**Problem to work on:** Exactly the lines from the one that contains "Continue the OpenSCAD" to the one that contains "bed_top_r, bed_bottom_r, 2.5);", both lines included, should be copied, and no others.

**The data:**
□ □ □ □
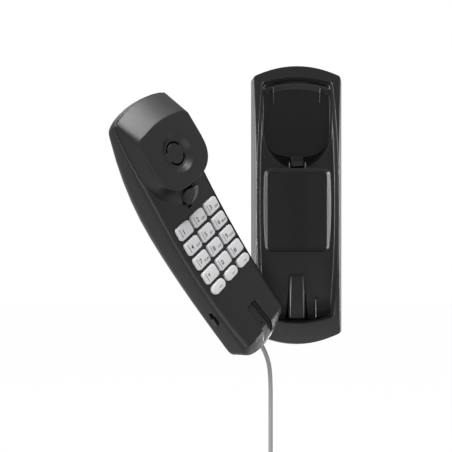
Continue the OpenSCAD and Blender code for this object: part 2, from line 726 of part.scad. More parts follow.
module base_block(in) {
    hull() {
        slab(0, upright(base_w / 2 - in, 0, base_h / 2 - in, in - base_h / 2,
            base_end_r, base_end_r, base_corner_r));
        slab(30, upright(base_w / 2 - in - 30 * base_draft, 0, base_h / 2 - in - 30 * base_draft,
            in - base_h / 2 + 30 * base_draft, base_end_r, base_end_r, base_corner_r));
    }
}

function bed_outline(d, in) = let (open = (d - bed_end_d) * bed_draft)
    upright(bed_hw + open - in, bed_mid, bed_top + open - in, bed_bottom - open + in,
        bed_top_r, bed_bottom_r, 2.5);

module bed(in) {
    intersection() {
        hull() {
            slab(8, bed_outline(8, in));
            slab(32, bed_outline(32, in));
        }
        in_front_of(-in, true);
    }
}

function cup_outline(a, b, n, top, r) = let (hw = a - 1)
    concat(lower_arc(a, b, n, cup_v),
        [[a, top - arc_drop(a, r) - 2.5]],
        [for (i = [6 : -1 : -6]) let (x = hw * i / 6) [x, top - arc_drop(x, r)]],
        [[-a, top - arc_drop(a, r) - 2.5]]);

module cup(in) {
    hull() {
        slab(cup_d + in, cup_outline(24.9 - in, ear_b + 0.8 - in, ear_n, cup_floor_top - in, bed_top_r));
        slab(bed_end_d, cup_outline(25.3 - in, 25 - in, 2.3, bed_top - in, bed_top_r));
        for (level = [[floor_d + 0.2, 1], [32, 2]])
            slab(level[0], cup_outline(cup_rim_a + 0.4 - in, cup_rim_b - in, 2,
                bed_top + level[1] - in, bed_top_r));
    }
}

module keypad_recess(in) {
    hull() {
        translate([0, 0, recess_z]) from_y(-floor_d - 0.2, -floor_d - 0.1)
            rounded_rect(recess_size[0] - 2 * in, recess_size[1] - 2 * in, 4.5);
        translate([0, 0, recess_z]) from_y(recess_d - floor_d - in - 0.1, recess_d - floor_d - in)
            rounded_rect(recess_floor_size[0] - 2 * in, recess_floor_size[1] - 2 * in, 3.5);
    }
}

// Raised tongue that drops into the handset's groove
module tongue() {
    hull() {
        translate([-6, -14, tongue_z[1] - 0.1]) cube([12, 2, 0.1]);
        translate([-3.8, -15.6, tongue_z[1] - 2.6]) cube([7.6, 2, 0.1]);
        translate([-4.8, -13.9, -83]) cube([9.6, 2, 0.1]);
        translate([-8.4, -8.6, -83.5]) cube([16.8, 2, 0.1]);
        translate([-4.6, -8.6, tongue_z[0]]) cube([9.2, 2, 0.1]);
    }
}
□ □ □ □
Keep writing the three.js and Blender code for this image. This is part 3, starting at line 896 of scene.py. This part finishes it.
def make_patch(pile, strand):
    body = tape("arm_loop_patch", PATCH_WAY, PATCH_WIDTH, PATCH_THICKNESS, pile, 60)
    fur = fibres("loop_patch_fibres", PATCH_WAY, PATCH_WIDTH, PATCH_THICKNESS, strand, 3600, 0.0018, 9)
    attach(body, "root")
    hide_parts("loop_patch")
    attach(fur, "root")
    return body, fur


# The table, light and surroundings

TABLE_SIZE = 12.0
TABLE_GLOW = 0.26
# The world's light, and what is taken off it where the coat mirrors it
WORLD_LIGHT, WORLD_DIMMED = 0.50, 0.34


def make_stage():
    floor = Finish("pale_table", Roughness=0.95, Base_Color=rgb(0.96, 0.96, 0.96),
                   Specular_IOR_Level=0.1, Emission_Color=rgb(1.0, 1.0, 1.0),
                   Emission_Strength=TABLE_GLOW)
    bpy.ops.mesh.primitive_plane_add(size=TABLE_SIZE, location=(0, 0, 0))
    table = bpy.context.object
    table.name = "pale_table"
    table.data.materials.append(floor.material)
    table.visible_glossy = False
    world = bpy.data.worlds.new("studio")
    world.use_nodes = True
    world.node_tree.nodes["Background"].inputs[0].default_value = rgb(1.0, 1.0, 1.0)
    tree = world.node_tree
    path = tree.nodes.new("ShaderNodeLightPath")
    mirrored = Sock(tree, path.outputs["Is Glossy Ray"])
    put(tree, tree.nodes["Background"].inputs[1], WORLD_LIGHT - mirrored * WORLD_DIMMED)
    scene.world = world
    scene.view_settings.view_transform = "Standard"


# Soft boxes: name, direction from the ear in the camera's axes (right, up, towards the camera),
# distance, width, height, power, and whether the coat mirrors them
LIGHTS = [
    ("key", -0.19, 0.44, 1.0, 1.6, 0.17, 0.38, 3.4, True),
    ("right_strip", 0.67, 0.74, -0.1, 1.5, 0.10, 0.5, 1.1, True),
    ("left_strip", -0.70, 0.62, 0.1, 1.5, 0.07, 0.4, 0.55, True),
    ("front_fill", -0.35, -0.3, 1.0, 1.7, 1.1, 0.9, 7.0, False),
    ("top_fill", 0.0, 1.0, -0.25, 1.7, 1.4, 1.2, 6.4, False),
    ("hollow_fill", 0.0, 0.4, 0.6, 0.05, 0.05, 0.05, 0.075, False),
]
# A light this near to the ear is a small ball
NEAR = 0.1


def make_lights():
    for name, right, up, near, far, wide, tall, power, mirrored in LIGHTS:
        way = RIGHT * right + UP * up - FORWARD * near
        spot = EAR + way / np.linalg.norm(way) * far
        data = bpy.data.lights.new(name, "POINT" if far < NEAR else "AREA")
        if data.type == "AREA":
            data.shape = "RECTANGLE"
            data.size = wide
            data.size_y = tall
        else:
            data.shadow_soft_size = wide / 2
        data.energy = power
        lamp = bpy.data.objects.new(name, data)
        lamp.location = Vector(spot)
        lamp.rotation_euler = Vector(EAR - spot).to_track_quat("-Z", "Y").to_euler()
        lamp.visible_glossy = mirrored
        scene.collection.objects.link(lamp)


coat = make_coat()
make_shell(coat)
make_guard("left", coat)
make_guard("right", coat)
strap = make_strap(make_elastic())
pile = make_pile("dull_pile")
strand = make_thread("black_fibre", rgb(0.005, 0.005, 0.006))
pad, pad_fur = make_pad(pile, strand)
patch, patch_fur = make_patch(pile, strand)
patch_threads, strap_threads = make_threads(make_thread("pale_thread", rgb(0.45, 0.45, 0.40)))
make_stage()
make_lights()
□ □ □ □
**Written answer:**
Continue the OpenSCAD and Blender code for this object: part 2, from line 726 of part.scad. More parts follow.
module base_block(in) {
    hull() {
        slab(0, upright(base_w / 2 - in, 0, base_h / 2 - in, in - base_h / 2,
            base_end_r, base_end_r, base_corner_r));
        slab(30, upright(base_w / 2 - in - 30 * base_draft, 0, base_h / 2 - in - 30 * base_draft,
            in - base_h / 2 + 30 * base_draft, base_end_r, base_end_r, base_corner_r));
    }
}

function bed_outline(d, in) = let (open = (d - bed_end_d) * bed_draft)
    upright(bed_hw + open - in, bed_mid, bed_top + open - in, bed_bottom - open + in,
        bed_top_r, bed_bottom_r, 2.5);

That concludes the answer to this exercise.